If anti-choice lawmakers cared as much about protecting life as they did about women having sex, they could promote laws that prevent unwanted pregnancy. Yet the same conservatives who restrict abortion also oppose insurance coverage for contraception and comprehensive sexuality education. They view contraception, like abortion, as a “license” to have non-procreative sex. Women, GOP presidential candidate Mike Huckabee assures us, don’t need contraception — they just need to “control their libido.”
IVF patients make less-attractive targets because we don’t challenge the expectation that women want to be mothers. Abortion, on the other hand, thwarts conservative ideals about a woman’s proper role as a wife and mother. This may be why, counterintuitively, I have greater freedom to decide what to do with an embryo in a petri dish than a pregnancy in my own body.
This disparity also reveals a great deal about whose bodies our laws restrict. Unlike IVF patients, who are primarily wealthy and white, women who have abortions are disproportionately poor and women of color, groups it has always been popular to condemn and regulate. These women also bear the brunt of abortion restrictions far more than wealthy whites; for example, low-income women and women of color are more likely to use Medicaid for health expenses, and federal law prohibits that program from covering abortion. Mandatory wait periods increase their travel expenses and time away from jobs that often don’t give sick or personal days. It’s more than just patronizing for states to require women to take mandatory “think it over” time — it’s downright cruel to low-income women who must take more unpaid time off and, if the clinic isn’t close to home, either either find accommodations nearby or make the trip twice. Women must save money to pay for the procedure; the longer it takes to save, the more the pregnancy progresses, the more expensive the procedure becomes and the farther they must travel to find a clinic.

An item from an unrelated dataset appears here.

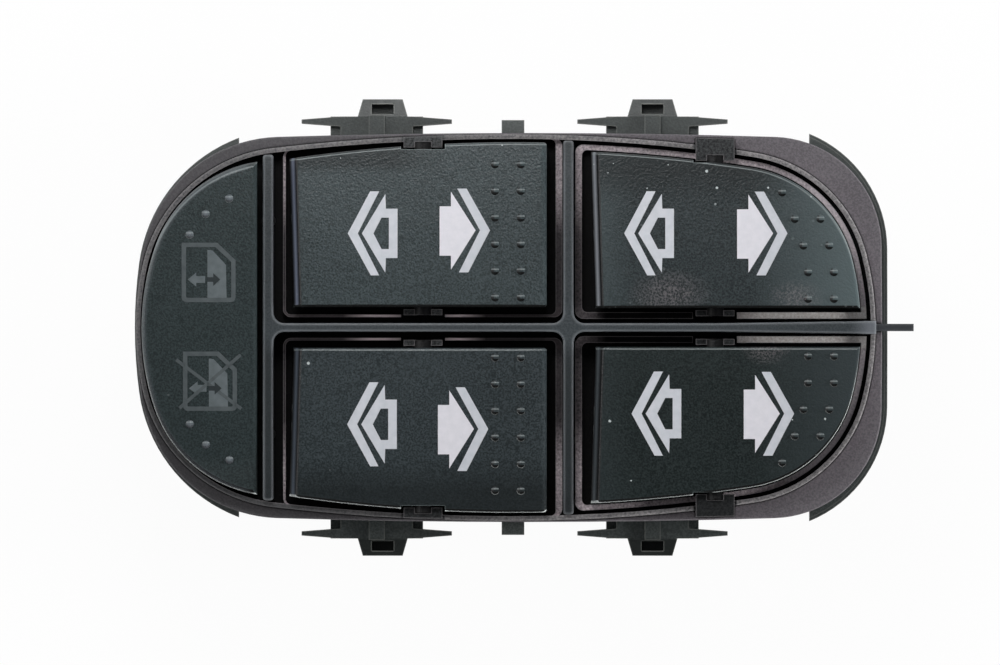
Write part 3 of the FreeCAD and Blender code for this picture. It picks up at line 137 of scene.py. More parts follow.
# %% [markdown]
# ## A small kit for node materials
# Most finishes here are moulded plastic with a grain, so one helper adds nodes and one
# helper joins them. Texture space is object space: a rocker's grain tilts with it.

# %% Node helpers
# The mix node has its own sockets for each kind of value; these are the ones for colours.
MIX_SHARE, MIX_FIRST, MIX_SECOND, MIX_RESULT = 0, 6, 7, 2


class Finish:
    """Node material that is built one short line at a time."""

    def __init__(self, name):
        self.material = bpy.data.materials.new(name)
        self.material.use_nodes = True
        self.tree = self.material.node_tree
        self.shader = self.tree.nodes["Principled BSDF"]
        space = self.add("ShaderNodeTexCoord")
        self.place = space.outputs["Object"]
        spot = self.add("ShaderNodeSeparateXYZ", {"Vector": self.place})
        self.x, self.y, self.z = spot.outputs[0], spot.outputs[1], spot.outputs[2]
        facing = self.add("ShaderNodeSeparateXYZ", {"Vector": space.outputs["Normal"]})
        self.face_x, self.face_y, self.face_z = facing.outputs

    def add(self, kind, inputs=None, **settings):
        """Add a node, set its options, and link or set its inputs."""
        node = self.tree.nodes.new(kind)
        for key, value in settings.items():
            setattr(node, key, value)
        for key, value in (inputs or {}).items():
            self.feed(node.inputs[key], value)
        return node

    def feed(self, socket, value):
        """Link an output to a socket, or set its value."""
        if isinstance(value, bpy.types.NodeSocket):
            self.tree.links.new(value, socket)
        else:
            socket.default_value = value

    def noise(self, scale, detail=4.0, roughness=0.55):
        """Cloudy noise in object space."""
        inputs = {"Vector": self.place, "Scale": scale, "Detail": detail, "Roughness": roughness}
        return self.add("ShaderNodeTexNoise", inputs).outputs["Fac"]

    def cells(self, scale, feature="F1"):
        """Cell pattern in object space."""
        return self.add("ShaderNodeTexVoronoi", {"Vector": self.place, "Scale": scale},
                        feature=feature)

    def ramp(self, value, low, high, start=0.0, stop=1.0):
        """Map a range of values to another range."""
        node = self.add("ShaderNodeMapRange", {
            "Value": value, "From Min": low, "From Max": high, "To Min": start, "To Max": stop,
        })
        return node.outputs["Result"]

    def maths(self, operation, first, second=0.0):
        """Plain arithmetic on two values."""
        return self.add("ShaderNodeMath", {0: first, 1: second}, operation=operation).outputs[0]

    def both(self, *shares):
        """Product of several shares."""
        result = shares[0]
        for share in shares[1:]:
            result = self.maths("MULTIPLY", result, share)
        return result

    def band(self, value, low, high, soft):
        """One between two limits, zero outside, with soft ends."""
        rise = self.ramp(value, low - soft, low + soft)
        fall = self.ramp(value, high - soft, high + soft, 1.0, 0.0)
        return self.both(rise, fall)

    def blend(self, share, first, second):
        """Mix two colours."""
        node = self.add("ShaderNodeMix", data_type="RGBA")
        self.feed(node.inputs[MIX_SHARE], share)
        self.feed(node.inputs[MIX_FIRST], first)
        self.feed(node.inputs[MIX_SECOND], second)
        return node.outputs[MIX_RESULT]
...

The law’s conflicting treatment of the two procedures is no coincidence: Anti-choice organizations have avoided targeting IVF even as they’ve sought radical restrictions on abortion access. Conservatives focus on legislation thatfacilitates embryo donation to other couples, rather than laws that limit the choices of IVF patients; they even take pains to deemphasize the impact of proposed “personhood amendments” on IVF. This distinction cannot be based on principle — if life begins at conception, then anti-choice groups have every reason to put the estimated 400,000 to 1 million frozen embryos in the United States at the forefront of their efforts. And while there are far more abortions every year than embryos destroyed, that’s an unlikely explanation for their focus: National Right to Life’s Web site also lists assisted suicide as a primary issue, and there have been fewer than 2,000 cases of legal assisted suicide in recent U.S. history.
It’s possible that anti-choice organizations are simply going after the more politically vulnerable group. If so, we need to take a hard look at why women who have abortions are so much easier to regulate than IVF patients. It’s telling that women who have unplanned pregnancies through sexual activity and who are disproportionately poor and minority are so much more open to attack.